Synopses & Reviews
When longtime animosities between a Mexican and a white American student at a Texas high school finally flare into violence, one ends up in the hospital with a broken arm and a fractured ego. A few hours later, the other ends up dead. In the reverb, friends and enemies alike are left to grapple with loss, suspicion, and rapidly escalating racial tensions. Narrated with brutal candor by six boys — each with a very different take on the week's events— The Confessional blends murder mystery, contemporary politics, and high school drama to create a gritty, fast-paced read.
"'Powers's first novel powerfully combines timely story lines regarding illegal immigration, school violence and racial tension. The first of six narrators, MacKenzie Malone attends a Jesuit high school in El Paso, Tex., where most of the Mexican students have branded him a racist after the controversial letter to the editor he's written appears in the local newspaper. Off his Ritalin (he's traded it for coke) and unable to take the taunting, Mackenzie beats up a Mexican classmate so badly that the guy ends up in the hospital. That night Mackenzie, still narrating, is stabbed to death in his front yard. In subsequent chapters, six boys among them witnesses, suspects, friends react to the news and reveal their own disturbing secrets as they alternately narrate. On the surface, the characters fall into stock roles (the closeted gay friend, the brilliant kid hiding behind a stoner persona, the geeky outcast, the peacemaker, and so on), but the author carefully individuates their back stories even as she links the boys via their common fears. If some of the voices sound a little similar and if some of the action seems implausible, the psychological drama as a whole has enough depth and dimension to compensate. The structure Powers builds is ambitious, and she manipulates it for maximum surprise. Ages 14-up. (July)' Publishers Weekly (Starred Review) (Copyright Reed Business Information, Inc.)"
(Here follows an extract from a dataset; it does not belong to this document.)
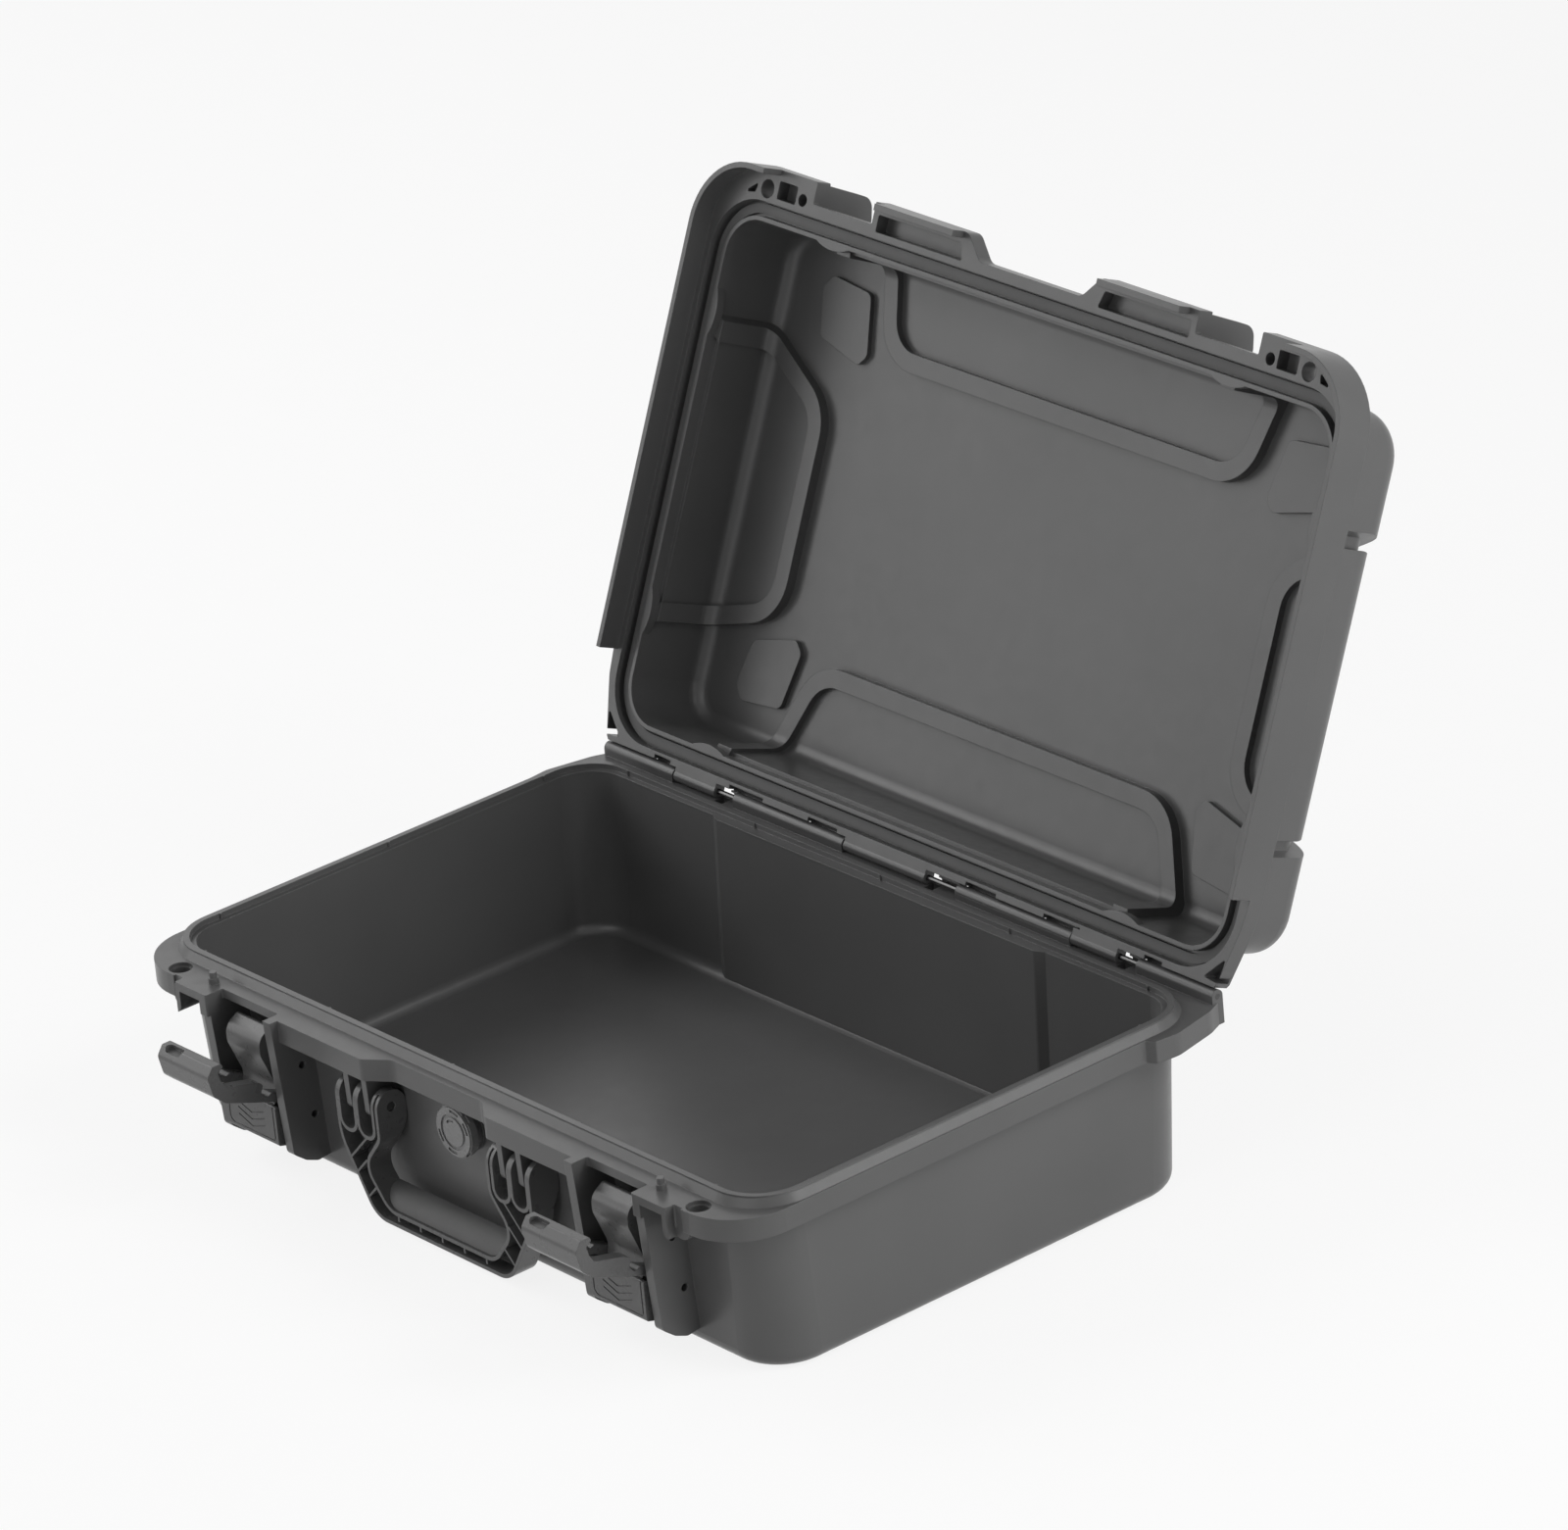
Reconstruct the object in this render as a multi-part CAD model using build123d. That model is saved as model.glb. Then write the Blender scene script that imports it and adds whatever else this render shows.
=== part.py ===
from build123d import *
import os

# Hard case for a laptop, millimetres. X runs to the right, Y to the back, Z up.
# The origin is the centre of the base's underside. The lid stands open at its stop,
# the latch levers are closed, their claws hang out in front and the handle hangs down.
# "out" is a distance outside the line of the opening, "drop" one below the rim's plate.

# ---- Driving dimensions: base ------------------------------------------------------
inside_length = 458.0        # opening of the base along X
inside_depth = 273.0         # opening of the base along Y
inside_corner = 22.0         # corner radius of the opening
base_height = 93.0           # underside to the top of the rim's plate
base_wall = 4.5
base_floor = 4.5
base_draft_x = 2.5           # how much the outer wall leans in, end to end
base_draft_y = 4.5
bottom_round = 8.0
floor_round = 6.0
back_step = 2.8              # the back wall's middle stands in by this much
back_step_half = 123.5

ledge_width = 3.2            # step inside the tongue that the lid's lip sits over
ledge_height = 2.0
tongue_width = 3.4
tongue_height = 5.0
tongue_root = 3.0            # foot of the tongue, spread over the plate
tick_width = 1.2             # small ribs on the inner face of the tongue
tick_depth = 0.7
tick_pitch_x = 103.0         # along the front and back
tick_pitch_y = 107.0         # along the sides

band_height = 12.0           # depth of the rim's outer band
band_out = 10.3              # side band
band_round = 33.0            # front corners of the band
plate_thick = 4.5            # plate over the hollow bands
skirt_thick = 3.5
apron_out = 14.0             # front plate between the handle's arms
apron_half = 35.8
shelf_out = 23.8             # front plate above the handle's arms
shelf_start = 48.9
bay_out = 18.5               # front plate behind the latches
bay_plate = 5.0
corner_front_out = 29.5      # front plate beside the padlock holes
corner_edge_out = 25.2
rear_plate_length = 33.0     # wider plates at the rear corners
rear_plate_out = 16.4

latch_from_end = 83.5        # latch centre, in from the end of the opening
bay_width = 46.0
ear_thick = 6.0
ear_top_out = 28.5           # front edge of an ear at the rim
ear_low_out = 23.0
ear_low_drop = 75.5
ear_toe_drop = 84.0          # lowest point of an ear
lug_width = 13.0             # round-bottomed lug beside the padlock hole
lug_drop = 17.5
lug_depth = 22.0
lug_round = 5.5
padlock_from_end = 24.0
padlock_out = 17.3
padlock_r = 5.0
padlock_sink_r = 6.25
padlock_sink = 2.0
notch_from_padlock = 7.5     # notch in the plate's edge beside the padlock hole
notch_half = 3.2
peg_from_end = 51.85
peg_r = 2.75
peg_step = 0.75
peg_height = 6.3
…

"Power's first novel powerfully combines timely story lines regarding illegal immigration, school violence, and racial tension." Publishers Weekly
Mexican guy. White guy. Classmates and enemies from across the border and on each other's turf. Big fight. White guy wins. Next day, he's dead. Everyone's a suspect. Everyone's guilty of something.
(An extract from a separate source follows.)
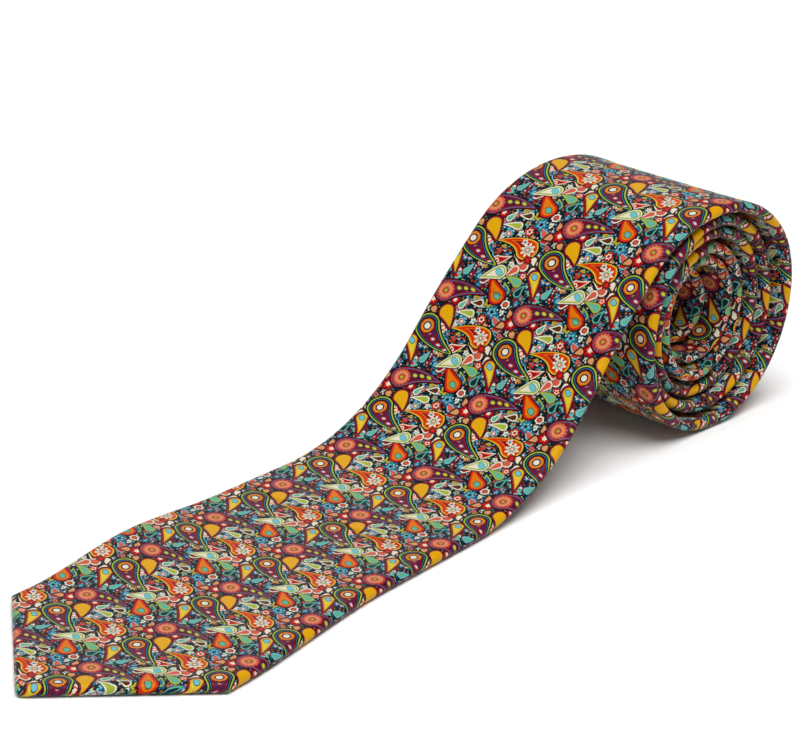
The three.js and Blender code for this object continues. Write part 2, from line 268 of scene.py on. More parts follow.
# %% Width of the tie and the sideways place of its centre line
TIP_LENGTH = BLADE_WIDTH / 2
NECK_START = 0.950
NECK_END = 1.060
TAIL_CORNER = TIE_LENGTH - TAIL_WIDTH / 2
BOW = 0.0065
ROLL_FACE = 0.0423
FACE_DEPTH = 0.012
FACE_FADE = 0.350
CORE_DEPTH = 0.010
MERGE_START = 0.270
MERGE_END = 0.400
BOW_START = 0.050
BOW_END = 0.140
SINK_START = TIE_LENGTH - 0.210
SINK_END = TIE_LENGTH - 0.060
EDGE_WANDER = 0.0009
WANDER_RATE = 1.3
APEX_ROUND = 0.003
APEX_ROOM = 0.00003
APEX = APEX_ROUND * (math.sqrt(2.0) - 1.0) + APEX_ROOM
APEX_TANGENT = APEX_ROUND / math.sqrt(2.0)


def half_width(s):
    """Half the width of the folded tie; both points are right angles with a softly rounded apex."""
    marks = [0.0, TIP_LENGTH, NECK_START, NECK_END, TAIL_CORNER, TIE_LENGTH]
    widths = [0.0, BLADE_WIDTH / 2, NECK_WIDTH / 2, NECK_WIDTH / 2, TAIL_WIDTH / 2, 0.0]
    straight = np.interp(s, marks, widths)
    from_end = np.minimum(s, TIE_LENGTH - np.asarray(s))
    rounded = np.sqrt(np.maximum(0.0, APEX_ROUND ** 2 - (from_end - APEX_ROUND * math.sqrt(2.0)) ** 2))
    return np.where(from_end < APEX_TANGENT, rounded, straight)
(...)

Does what you look like or where you come from finally determine where your loyalties lie? Who's Us? Who's Them? Which side is your side? Is it Truth?
Contemporary politics, the consequences of guys-being-guys, and questions about faith and personal responsibility pulse throughout the pages of this provocative, eloquent debut.
From the Hardcover edition.
About the Author
J. L. Powers's yen to tell the story of The Confessional began when she worked on a local paper and taught writing in El Paso, Texas. She lives in San Bruno, California.